Wells Fargo Bank spokeswoman Natalie Brown offered a different perspective in an e-mail.
“We worked for months to find a workable solution to help our customer,” Brown said. “The actions we took were both mindful of his personal circumstances and consistent with state law. Due to pending litigation, we are unable to comment further.”
Michael Joe, an attorney with the Legal Aid Center of Southern Nevada, said in an e-mail that issues like those Tyree Brown raises aren’t unusual in foreclosure cases.
“We have seen a fair number of cases where the homeowner enters a temporary loan-modification plan and makes payments and then gets foreclosed on,” Joe said. “In most of these cases, the bank denied the permanent mod(ification), and proceeded to the foreclosure.”
Joe said it’s difficult to know whether the bank used the temporary loan modification as a way to extract more money because he cannot read minds.
Homeowners often claim that the bank failed to give proper notice in a foreclosure, but Joe said banks are so accustomed to these cases they usually do it properly.
Brown sought a mortgage modification after he lost his job in December 2008, according to a motion filed by his attorneys. Wells Fargo loan specialist Linda Parker told him to call back when he found work.
By the time Brown found a new job at another company, he already was late in making several mortgage payments.
Brown said Parker orally promised him a permanent loan modification after he made $645 payments for three months to “show good faith” under a temporary modification agreement.
However, Brown said, Parker didn’t tell him in advance about a provision requiring him to make a balloon payment of $15,000 in the fourth month.

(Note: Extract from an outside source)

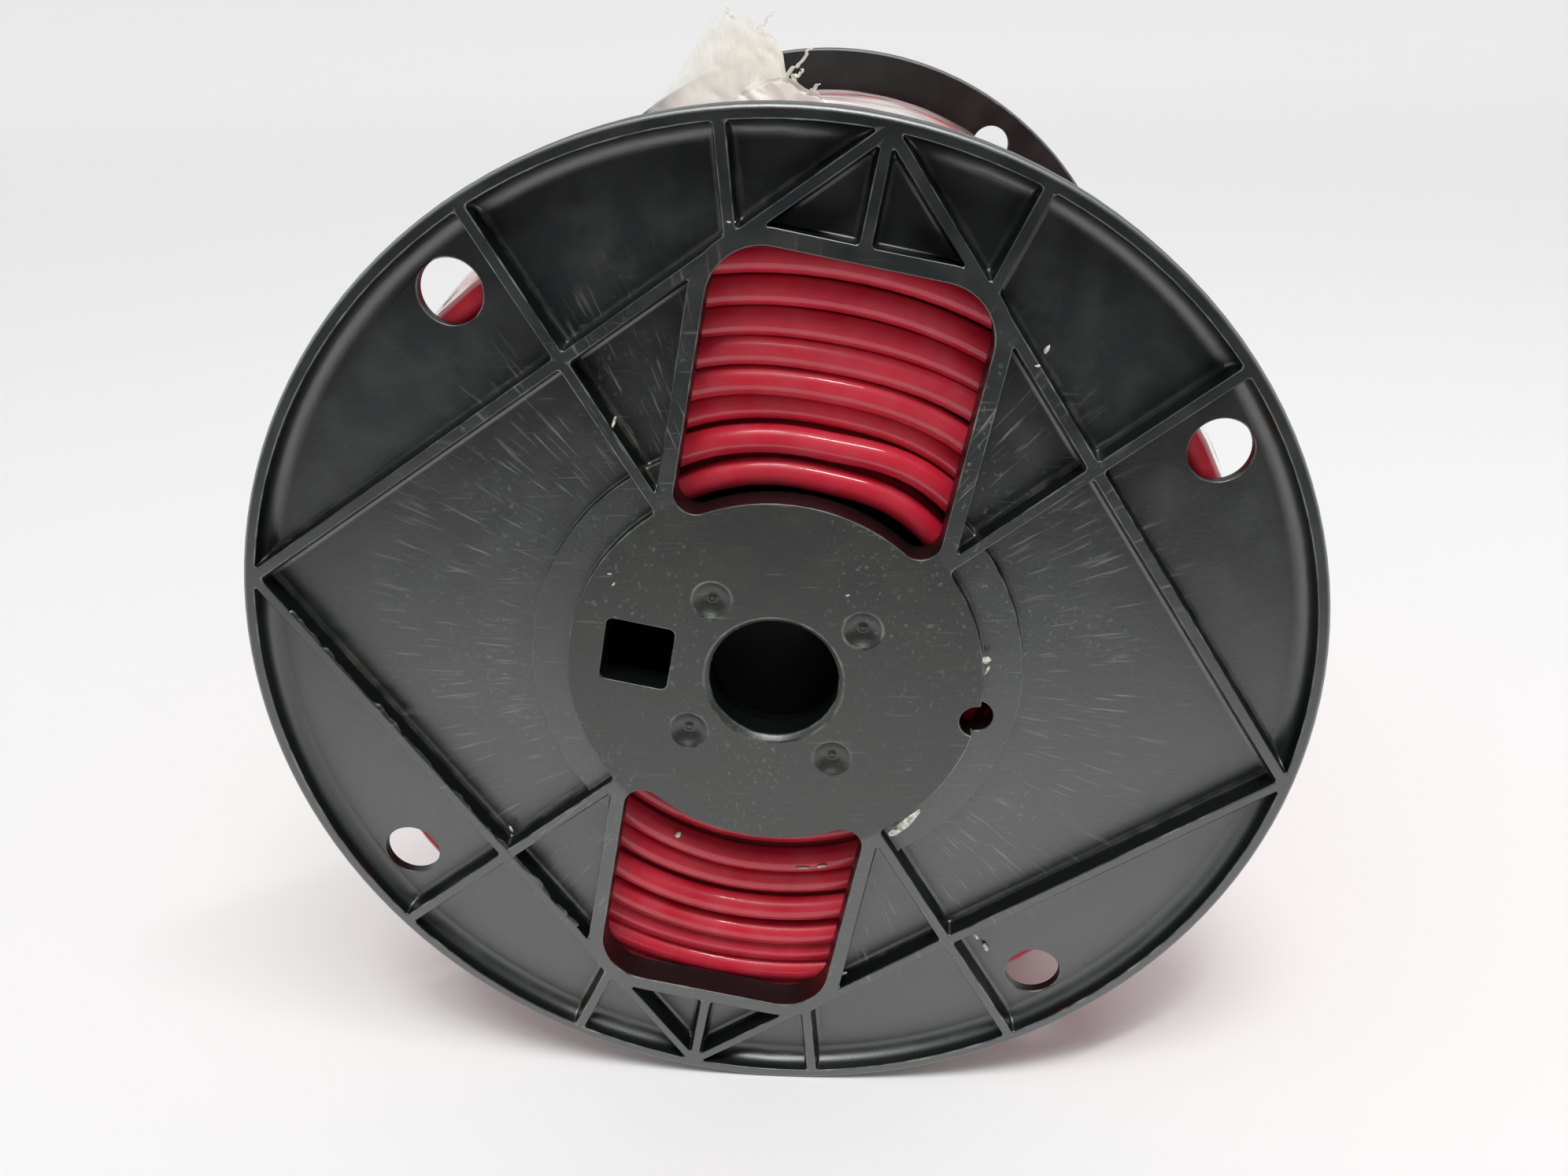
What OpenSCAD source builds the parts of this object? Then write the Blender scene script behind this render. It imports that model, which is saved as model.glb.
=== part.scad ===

The homeowner said he complained that Parker was “holding me at gunpoint” to sign the document.
Parker said “don’t worry about it,” Brown said.
The mortgage-loan specialist said he would be able to roll over the past-due sum into a new mortgage, Brown recalled.

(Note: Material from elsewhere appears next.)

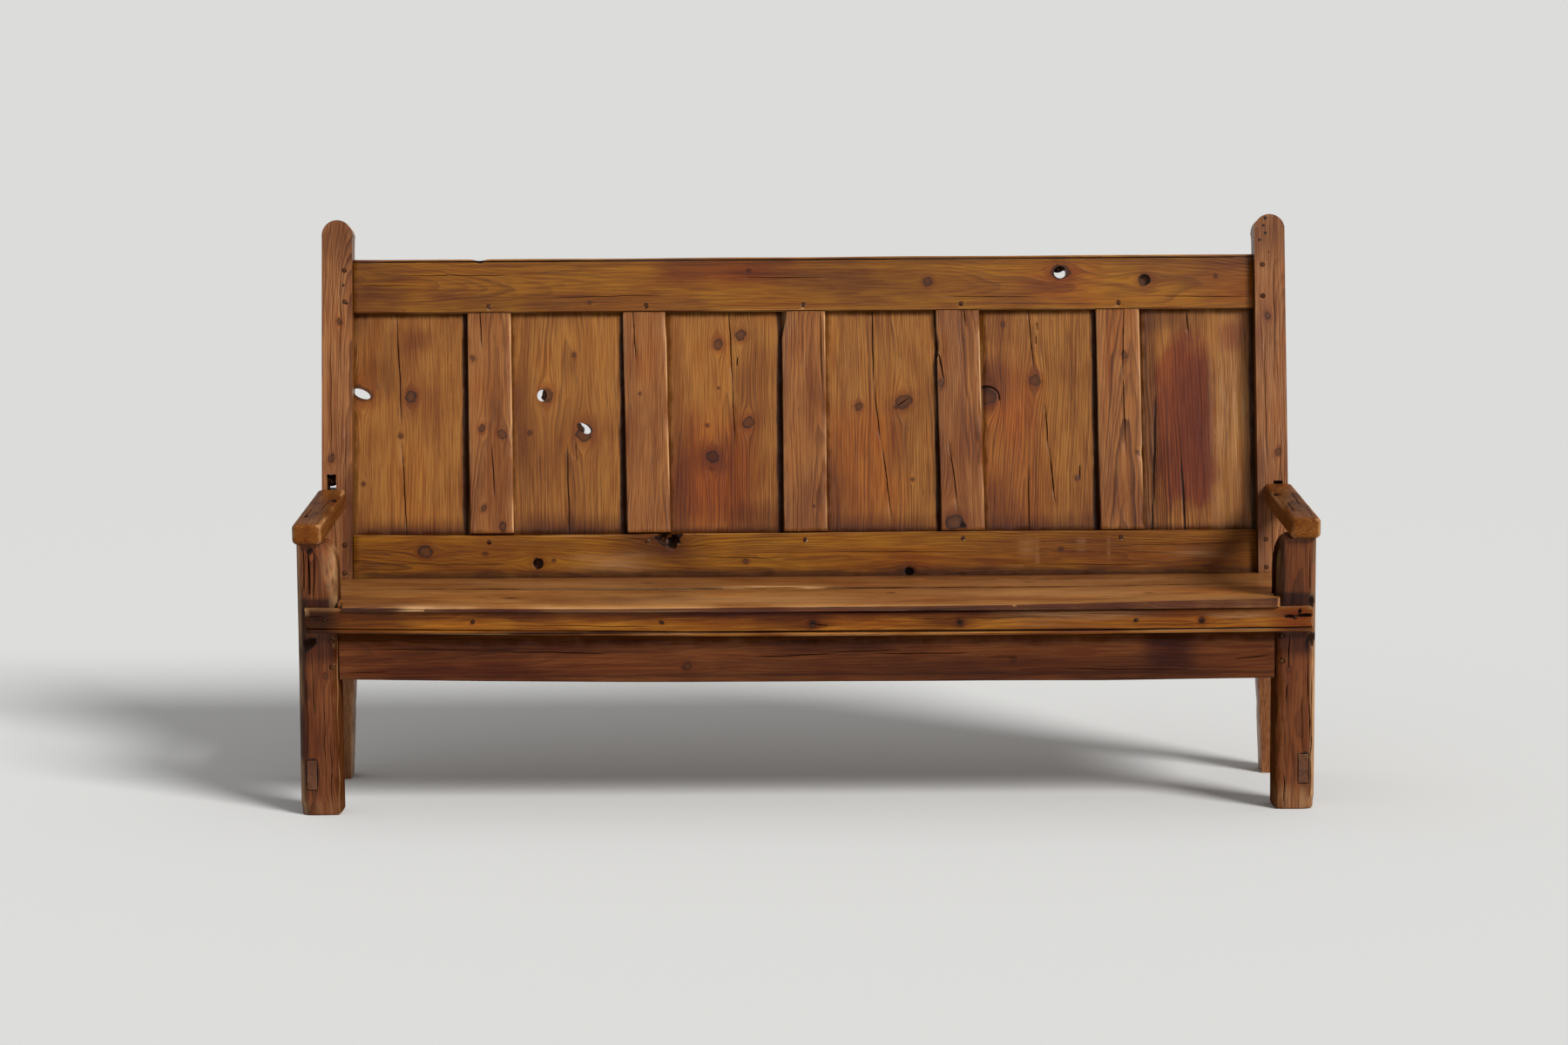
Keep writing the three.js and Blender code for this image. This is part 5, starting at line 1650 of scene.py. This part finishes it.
def floor_material():
    """A pale floor that turns into the colour of the background further out, so no horizon shows."""
    material, tree, shader = new_material("pale floor")
    x, y, _ = parted(tree, tree.nodes.new("ShaderNodeTexCoord").outputs["Object"])
    fade = smooth((x * x + y * y).math("SQRT"), FADE_START, FADE_END)
    tree.links.new(blend(FLOOR_TONE, BLACK, fade).socket, shader.inputs["Base Color"])
    tree.links.new(blend(BLACK, BACKGROUND, fade).socket, shader.inputs["Emission Color"])
    shader.inputs["Emission Strength"].default_value = 1.0
    shader.inputs["Specular IOR Level"].default_value = 0.0
    shader.inputs["Roughness"].default_value = 1.0
    return material


floor_bm = bmesh.new()
bmesh.ops.create_grid(floor_bm, x_segments=2, y_segments=2, size=FLOOR_HALF)
floor = stand(floor_bm, "floor", floor_material())
print("Floor of", 2 * FLOOR_HALF, "m, plain up to", FADE_START, "m from the bench")

# %% Light
KEY_STRENGTH = 3.5
KEY_WIDTH = radians(20)
KEY_SIDE = radians(44)
KEY_HEIGHT = radians(36)
LOW_SKY = (0.22, 0.22, 0.22, 1)
HIGH_SKY = (0.5, 0.5, 0.5, 1)

lamp_data = bpy.data.lights.new("key", "SUN")
lamp_data.energy = KEY_STRENGTH
lamp_data.angle = KEY_WIDTH
lamp = bpy.data.objects.new("key", lamp_data)
lamp.matrix_world = Matrix.Rotation(KEY_SIDE, 4, "Z") @ Matrix.Rotation(pi / 2 - KEY_HEIGHT, 4, "X")
bpy.context.scene.collection.objects.link(lamp)

world = bpy.data.worlds.new("studio")
bpy.context.scene.world = world
world.use_nodes = True
sky = world.node_tree
rise = parted(sky, sky.nodes.new("ShaderNodeTexCoord").outputs["Generated"])[2]
ceiling = blend(LOW_SKY, HIGH_SKY, smooth(rise, 0.15, 0.8))
backdrop = blend(BACKGROUND, ceiling, smooth(rise, 0.015, 0.12))
sky.links.new(backdrop.socket, sky.nodes["Background"].inputs["Color"])
print("Key light of strength", KEY_STRENGTH, "from", round(degrees(KEY_SIDE)), "degrees to the right")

Brown asked Parker whether Wells Fargo was doing the same thing that happened to a homeowner in Arizona, according to court documents. KPHO-TV, a CBS station in Phoenix, reported a bankruptcy case involving Bobbi Giguere, an unemployed mother, and her estranged husband, Theodore. The TV station quoted the mother saying she received a foreclosure notice from Wells Fargo while she was seeking a loan modification.

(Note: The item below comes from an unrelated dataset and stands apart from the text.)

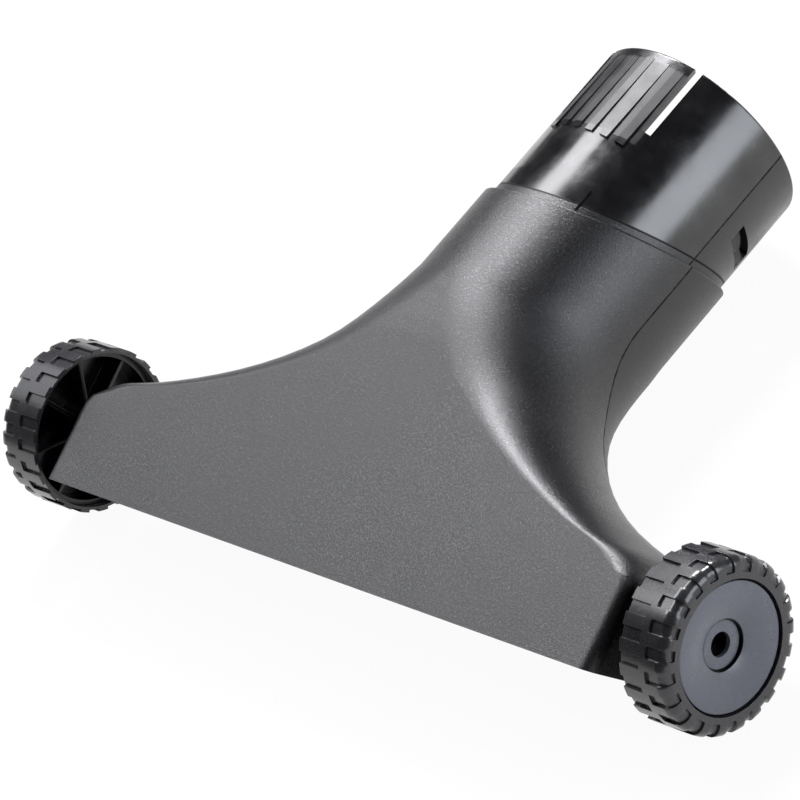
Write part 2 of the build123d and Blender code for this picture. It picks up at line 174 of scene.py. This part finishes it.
class Value:
    """A socket that can be used in Python expressions."""

    def __init__(self, tree, socket):
        self.tree = tree
        self.socket = socket

    def node(self, kind, output=0, settings=None, **inputs):
        """Any node: its type, its settings, then values or links for its sockets, by name or index."""
        made = self.tree.nodes.new(kind)
        for key, value in (settings or {}).items():
            setattr(made, key, value)
        for key, value in inputs.items():
            name = int(key[1:]) if key[0] == "i" and key[1:].isdigit() else key.replace("_", " ")
            target = made.inputs[name]
            if isinstance(value, Value):
                self.tree.links.new(value.socket, target)
            else:
                target.default_value = value
        return Value(self.tree, made.outputs[output])

    def math(self, operation, *values):
        """A Math node."""
        sockets = {f"i{place}": value for place, value in enumerate(values)}
        return self.node("ShaderNodeMath", 0, {"operation": operation}, **sockets)

    def __add__(self, other):
        return self.math("ADD", self, other)

    __radd__ = __add__

    def __sub__(self, other):
        return self.math("SUBTRACT", self, other)

    def __rsub__(self, other):
        return self.math("SUBTRACT", other, self)

    def __mul__(self, other):
        return self.math("MULTIPLY", self, other)

    __rmul__ = __mul__

    def __truediv__(self, other):
        return self.math("DIVIDE", self, other)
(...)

Parker assured Brown that Wells Fargo was not pursuing a scheme of that sort, according to his attorneys, Black-Chernine and Thomas Grace of Black & Lobello.
A foreclosure sale was scheduled in October but then postponed several times.
Brown, however, said he had difficulty getting Parker to respond to his telephone calls.
His father, Joe Brown, president of the law firm Jones Vargas, serves on the advisory board for Wells Fargo in Nevada and intervened on Tyree Brown’s behalf.
The elder Brown spoke to Kirk Clausen, regional president of Wells Fargo Bank, and Clausen promised to try to resolve the problem.
“The local Wells Fargo president did what he could for me,” Tyree Brown said. “Their response was that they aren’t beholden to any executive from the Wells Fargo division (in Nevada).”
Matthew Heil, a Wells Fargo mortgage specialist in Iowa, started handling the case and asked for all the documentation that Tyree Brown had sent previously to Parker. Within days of providing the documents, however, Wells Fargo held a foreclosure sale and JFS Management Group bought the property.
The new mortgage specialist “didn’t even know about the foreclosure,” Tyree Brown said. “He said he tried to undo it, but it was too late.”
Since then, Black & Lobello obtained a temporary restraining order preventing the buyer from taking possession of the four-bedroom, four-bathroom house in Summerlin. The order allows the Brown family to stay in the house, pending further court action.
Tyree Brown and his attorneys said he owed $130,000 on the house; Wells Fargo sold it for $183,000; and it had an estimated market value of $300,000.
In addition, Tyree Brown’s attorney said that Wells Fargo failed to provide adequate notice of the foreclosure sale. The homeowner said his family would have provided the $130,000 he needed to pay off the Wells Fargo loan had he known about the new foreclosure sale date.
Tyree Brown said the family is upset about the prospect of being kicked out of a home he has owned since 1996.
It is Tyree Brown’s first home and his sons, ages 13 months and 13 years, have never lived anywhere else.
“There’s a lot of emotion attached to (the house),” Tyree Brown said. “We love the neighborhood and Summerlin, and we’re happy living there, and we don’t want to move.”
District Judge Valerie Adair has scheduled a hearing for May 5 to consider a motion for a preliminary injunction to replace the temporary restraining order. Alternatively, she may dismiss the lawsuit.
Meanwhile, Tyree Brown still owes $150,000 on a second mortgage to Bank of America, but the Wells Fargo foreclosure, if upheld, would wipe out Bank of America’s collateral.
If Bank of America tries to collect on the unsecured balance, Black-Chernine said in an e-mail, Tyree Brown would need to file for bankruptcy.